Collected data entries
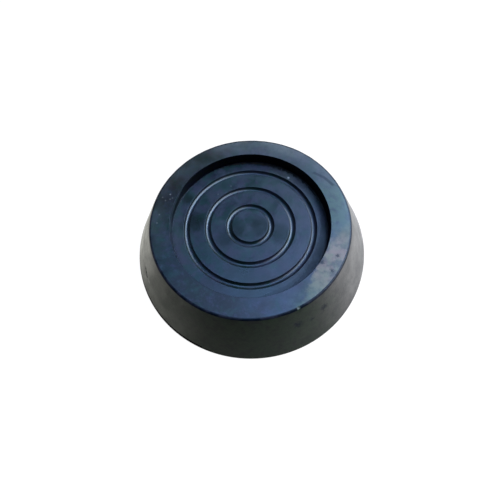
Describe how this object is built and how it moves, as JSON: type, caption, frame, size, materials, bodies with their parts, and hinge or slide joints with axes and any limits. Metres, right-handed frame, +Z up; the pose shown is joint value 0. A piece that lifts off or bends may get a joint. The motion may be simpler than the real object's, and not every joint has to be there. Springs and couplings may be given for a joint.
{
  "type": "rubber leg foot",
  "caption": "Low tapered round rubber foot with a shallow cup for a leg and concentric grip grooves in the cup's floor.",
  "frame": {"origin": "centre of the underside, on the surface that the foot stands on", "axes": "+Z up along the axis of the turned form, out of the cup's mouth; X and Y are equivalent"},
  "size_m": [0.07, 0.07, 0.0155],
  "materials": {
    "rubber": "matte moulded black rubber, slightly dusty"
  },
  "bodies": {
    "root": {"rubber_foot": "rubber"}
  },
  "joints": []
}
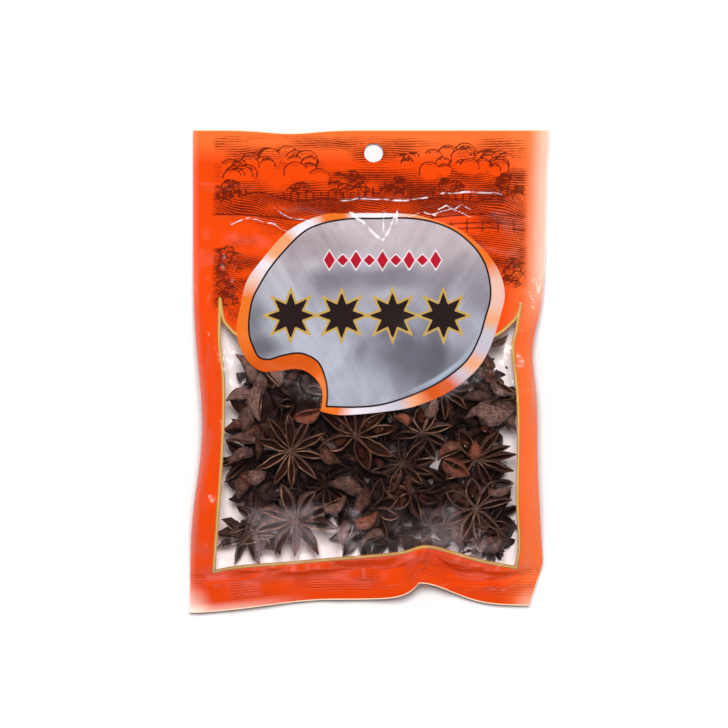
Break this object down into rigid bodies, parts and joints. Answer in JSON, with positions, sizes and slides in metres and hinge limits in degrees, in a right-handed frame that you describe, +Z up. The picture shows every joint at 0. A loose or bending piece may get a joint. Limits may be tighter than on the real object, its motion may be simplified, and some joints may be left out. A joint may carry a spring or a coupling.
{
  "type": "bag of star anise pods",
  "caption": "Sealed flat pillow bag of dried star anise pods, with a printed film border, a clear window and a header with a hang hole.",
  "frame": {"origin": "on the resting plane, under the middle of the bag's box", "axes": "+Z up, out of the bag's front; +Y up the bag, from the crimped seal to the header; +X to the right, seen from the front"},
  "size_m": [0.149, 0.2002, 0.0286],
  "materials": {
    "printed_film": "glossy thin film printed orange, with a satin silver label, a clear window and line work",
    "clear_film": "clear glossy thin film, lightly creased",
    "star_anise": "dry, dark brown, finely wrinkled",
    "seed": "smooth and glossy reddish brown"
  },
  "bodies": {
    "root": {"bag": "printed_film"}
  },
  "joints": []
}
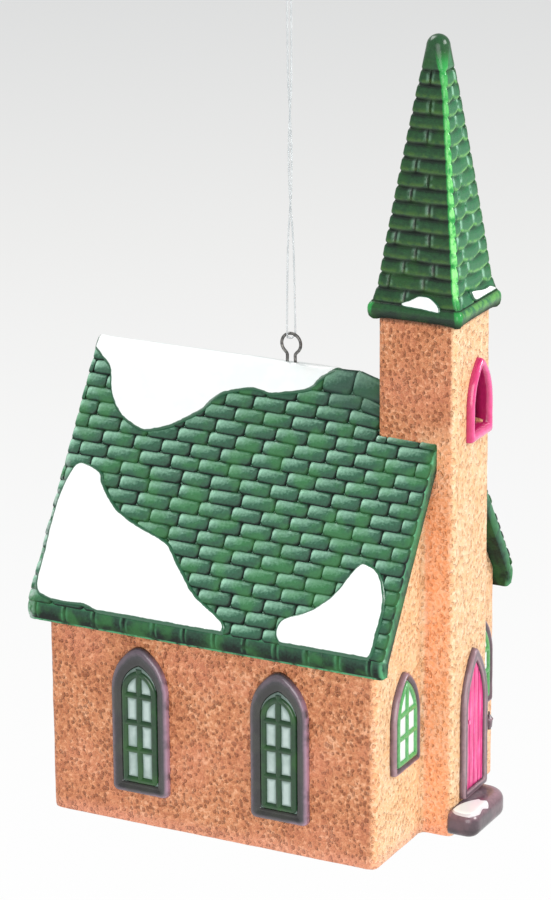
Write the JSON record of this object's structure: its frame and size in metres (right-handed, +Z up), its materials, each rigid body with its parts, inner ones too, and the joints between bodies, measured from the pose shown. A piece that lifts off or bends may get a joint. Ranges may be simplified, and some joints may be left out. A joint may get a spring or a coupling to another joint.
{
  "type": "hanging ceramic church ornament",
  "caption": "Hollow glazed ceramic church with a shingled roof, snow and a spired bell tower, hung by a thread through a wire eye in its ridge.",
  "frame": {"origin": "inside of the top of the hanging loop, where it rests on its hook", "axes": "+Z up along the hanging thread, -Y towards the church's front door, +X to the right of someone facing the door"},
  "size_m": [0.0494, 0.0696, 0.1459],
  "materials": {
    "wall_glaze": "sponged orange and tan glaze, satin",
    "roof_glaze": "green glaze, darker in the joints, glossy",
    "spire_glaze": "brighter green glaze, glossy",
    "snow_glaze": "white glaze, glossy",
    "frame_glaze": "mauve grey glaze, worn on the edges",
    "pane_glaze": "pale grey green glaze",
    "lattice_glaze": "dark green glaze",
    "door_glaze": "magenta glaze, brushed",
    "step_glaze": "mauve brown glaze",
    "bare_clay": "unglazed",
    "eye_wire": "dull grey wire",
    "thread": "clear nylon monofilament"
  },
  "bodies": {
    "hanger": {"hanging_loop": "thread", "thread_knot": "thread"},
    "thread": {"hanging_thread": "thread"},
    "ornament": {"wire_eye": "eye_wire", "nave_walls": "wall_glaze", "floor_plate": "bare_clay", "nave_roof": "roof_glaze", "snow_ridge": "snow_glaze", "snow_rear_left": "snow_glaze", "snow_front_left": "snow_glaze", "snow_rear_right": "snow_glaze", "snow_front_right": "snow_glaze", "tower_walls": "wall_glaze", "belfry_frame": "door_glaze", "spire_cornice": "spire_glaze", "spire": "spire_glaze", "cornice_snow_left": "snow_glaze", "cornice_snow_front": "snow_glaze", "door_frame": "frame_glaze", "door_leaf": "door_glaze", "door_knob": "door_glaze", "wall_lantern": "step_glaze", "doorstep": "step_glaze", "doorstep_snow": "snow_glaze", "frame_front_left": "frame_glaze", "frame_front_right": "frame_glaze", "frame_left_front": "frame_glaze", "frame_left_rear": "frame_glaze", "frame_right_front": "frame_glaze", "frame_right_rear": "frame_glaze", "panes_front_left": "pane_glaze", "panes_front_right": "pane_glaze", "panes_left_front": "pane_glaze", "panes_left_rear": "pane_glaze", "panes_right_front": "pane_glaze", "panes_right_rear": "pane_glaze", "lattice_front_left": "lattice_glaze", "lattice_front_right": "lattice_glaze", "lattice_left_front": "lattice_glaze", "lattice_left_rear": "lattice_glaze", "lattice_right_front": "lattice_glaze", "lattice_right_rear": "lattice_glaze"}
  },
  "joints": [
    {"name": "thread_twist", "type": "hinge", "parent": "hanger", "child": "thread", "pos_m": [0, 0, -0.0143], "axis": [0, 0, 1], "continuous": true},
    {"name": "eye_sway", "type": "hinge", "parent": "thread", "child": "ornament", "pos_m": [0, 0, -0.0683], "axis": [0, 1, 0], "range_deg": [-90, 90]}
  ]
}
--
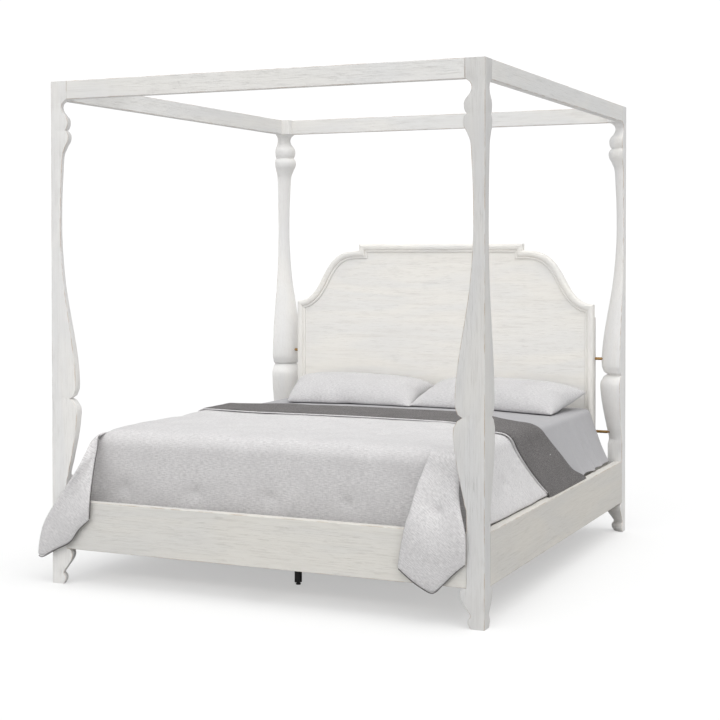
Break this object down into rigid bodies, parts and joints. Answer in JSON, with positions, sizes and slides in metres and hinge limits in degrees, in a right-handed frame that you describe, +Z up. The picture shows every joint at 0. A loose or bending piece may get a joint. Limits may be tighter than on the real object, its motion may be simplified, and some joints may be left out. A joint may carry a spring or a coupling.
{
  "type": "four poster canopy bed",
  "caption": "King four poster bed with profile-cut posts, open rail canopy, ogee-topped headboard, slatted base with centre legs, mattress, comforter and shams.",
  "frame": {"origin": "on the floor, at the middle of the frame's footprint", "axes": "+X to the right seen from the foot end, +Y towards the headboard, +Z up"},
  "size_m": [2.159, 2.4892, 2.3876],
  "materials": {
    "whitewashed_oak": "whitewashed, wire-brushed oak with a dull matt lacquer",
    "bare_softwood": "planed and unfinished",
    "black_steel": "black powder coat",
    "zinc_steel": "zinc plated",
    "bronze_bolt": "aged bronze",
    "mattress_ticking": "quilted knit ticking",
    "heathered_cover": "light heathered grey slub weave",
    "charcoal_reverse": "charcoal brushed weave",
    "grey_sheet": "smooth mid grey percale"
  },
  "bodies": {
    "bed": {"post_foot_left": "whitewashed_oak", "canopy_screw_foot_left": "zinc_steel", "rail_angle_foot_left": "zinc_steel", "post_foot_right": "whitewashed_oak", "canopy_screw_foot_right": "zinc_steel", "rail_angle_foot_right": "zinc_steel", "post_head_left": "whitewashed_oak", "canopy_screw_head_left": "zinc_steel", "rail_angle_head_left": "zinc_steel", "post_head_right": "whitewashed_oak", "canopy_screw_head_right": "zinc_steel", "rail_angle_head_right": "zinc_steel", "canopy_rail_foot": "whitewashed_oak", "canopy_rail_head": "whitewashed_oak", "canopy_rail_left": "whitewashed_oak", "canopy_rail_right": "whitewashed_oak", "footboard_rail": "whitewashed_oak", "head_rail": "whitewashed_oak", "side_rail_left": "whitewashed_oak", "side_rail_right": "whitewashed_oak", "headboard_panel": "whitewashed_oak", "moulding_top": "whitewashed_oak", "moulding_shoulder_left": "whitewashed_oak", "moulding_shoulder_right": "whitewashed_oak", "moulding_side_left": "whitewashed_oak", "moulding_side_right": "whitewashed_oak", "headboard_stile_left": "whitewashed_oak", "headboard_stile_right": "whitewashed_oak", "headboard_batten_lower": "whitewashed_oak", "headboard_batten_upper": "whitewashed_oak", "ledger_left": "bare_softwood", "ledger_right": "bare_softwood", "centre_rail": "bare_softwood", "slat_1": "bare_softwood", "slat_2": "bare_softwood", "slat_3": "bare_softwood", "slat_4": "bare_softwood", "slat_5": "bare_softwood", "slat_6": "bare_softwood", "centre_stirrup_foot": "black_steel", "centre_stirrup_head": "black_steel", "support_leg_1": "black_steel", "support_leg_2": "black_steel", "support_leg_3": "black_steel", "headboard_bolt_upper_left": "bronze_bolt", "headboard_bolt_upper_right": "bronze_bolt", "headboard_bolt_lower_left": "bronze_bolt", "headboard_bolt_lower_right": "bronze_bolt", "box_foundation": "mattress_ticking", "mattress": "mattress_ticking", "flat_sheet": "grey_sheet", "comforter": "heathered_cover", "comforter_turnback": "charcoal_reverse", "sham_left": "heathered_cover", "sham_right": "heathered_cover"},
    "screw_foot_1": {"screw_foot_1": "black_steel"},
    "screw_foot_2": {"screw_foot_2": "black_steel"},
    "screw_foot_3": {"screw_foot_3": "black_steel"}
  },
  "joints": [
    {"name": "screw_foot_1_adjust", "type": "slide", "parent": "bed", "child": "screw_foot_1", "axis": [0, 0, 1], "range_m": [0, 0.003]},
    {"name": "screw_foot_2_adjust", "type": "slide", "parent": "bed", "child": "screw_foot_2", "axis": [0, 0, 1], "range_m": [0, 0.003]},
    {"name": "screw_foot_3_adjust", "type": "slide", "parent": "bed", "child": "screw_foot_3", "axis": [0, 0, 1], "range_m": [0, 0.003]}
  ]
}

Aim of the exercise » Check each line above for the string "bends", then copy the ones that have it.

Completed task »
Describe how this object is built and how it moves, as JSON: type, caption, frame, size, materials, bodies with their parts, and hinge or slide joints with axes and any limits. Metres, right-handed frame, +Z up; the pose shown is joint value 0. A piece that lifts off or bends may get a joint. The motion may be simpler than the real object's, and not every joint has to be there. Springs and couplings may be given for a joint.
Write the JSON record of this object's structure: its frame and size in metres (right-handed, +Z up), its materials, each rigid body with its parts, inner ones too, and the joints between bodies, measured from the pose shown. A piece that lifts off or bends may get a joint. Ranges may be simplified, and some joints may be left out. A joint may get a spring or a coupling to another joint.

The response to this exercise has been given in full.